現在、わが国酪農は、高齢化や担い手不足による飼養戸数の減少とともに、乳用牛頭数の減少傾向が続いており、生乳生産基盤の弱体化が止まらないという危機に直面しています。

農林水産省では、平成26年度より「乳用牛ベストパフォーマンス会議」を開催し、乳用牛の増頭に向けた取組みとともに、泌乳能力や繁殖成績を最大限に発揮させ、生乳生産基盤の回復・強化を図る取組みを進めてきています。

酪農現場においては、これまでも生産者をはじめ関係団体、研究機関、行政、企業等が連携して、酪農経営が持つ資源や機能を最大限に発揮させるべく、たゆまぬ酪農技術の開発、改善、その普及に向けた取り組みが行われてきています。

しかし、多くの投資と時間を費やしても、そこに潜むロスに気づかず、繰り返すようなことがあれば、酪農経営に重大な損失を与えることは言うまでもありません。

“ロスが有ることを知り、原因を明確にして、それに対して効果的な対策を実行する”、この一連の取組みが結果として経営の向上、安定、持続に直結していくものと考えます。

本日の酪総研シンポジウムは、【酪農現場の“カイゼン”を考える】、副題として「酪農現場で発生するロスとその対策」をテーマとして企画し、『自給飼料』『乳牛事故』『生乳品質』という3つの側面に焦点を当てて、生産現場で、今まさに発生しているロス(損失)の実態とその対策について、講演をいただきます。

はじめに、「自給飼料の生産・調製から利用における損失(ロス)の実態と対策」という視点から、雪印種苗株式会社 営業本部 トータルサポート室 主事の佐藤尚親先生に、続いて「乳用牛の事故発生状況と後継牛確保への対策」という視点から、北海道農業共済組合連合会 家畜部長の廣田和久先生に、そして「安全でおいしい牛乳・乳製品供給のための生乳生産のロス低減」という視点から、公益社団法人 北海道酪農検定検査協会 専務理事の熊野康隆先生に講演をお願いしています。

いずれも、持続的な酪農経営のため、重要な視点からのご指摘をいただけると思います。

酪農生産現場の日々の取組みを着実な成果に結びつけていくためには、本日ご参加の酪農生産者の方々、酪農に関わる関係者や研究者の方々など、酪農生産現場にたずさわる皆様の連携が何よりも大切です。

そして、成功事例とともに、経験した失敗の事例とその対応策を地域に、仲間に、そして、これからの担い手・後継者にしっかりと伝えていくことが、今後の酪農産業のさらなる発展のために重要なことであると思います。

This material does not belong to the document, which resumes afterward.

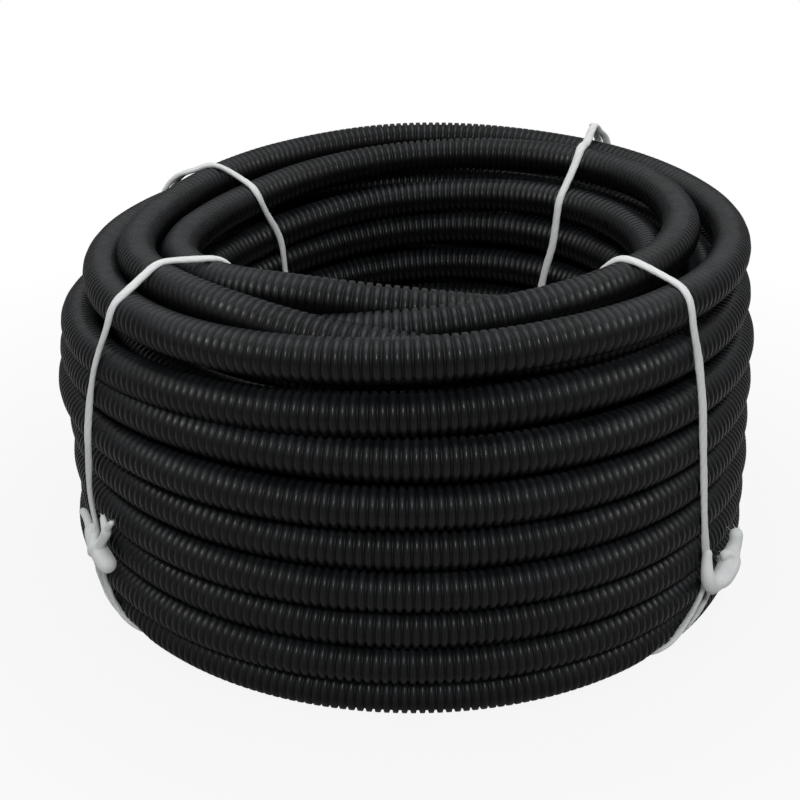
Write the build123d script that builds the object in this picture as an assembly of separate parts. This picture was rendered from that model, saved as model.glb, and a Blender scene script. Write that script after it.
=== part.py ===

雪印メグミルクグループにおいても、雪印種苗とともに、生産者の方々と連携して進めている自給飼料生産の拡大とその活用のための「実証圃場」や「経営実証農家」の調査研究、地域における牧草の植生改善などの取り組みを通して、お役に立てれば考えております。

最後になりましたが、本日のシンポジウムが地域での取組みや課題解決に向けての一助となる、有意義なディスカッションの場としていただきたく、皆様にお願いしまして、開会のご挨拶とさせていただきます。
本日はよろしくお願いいたします。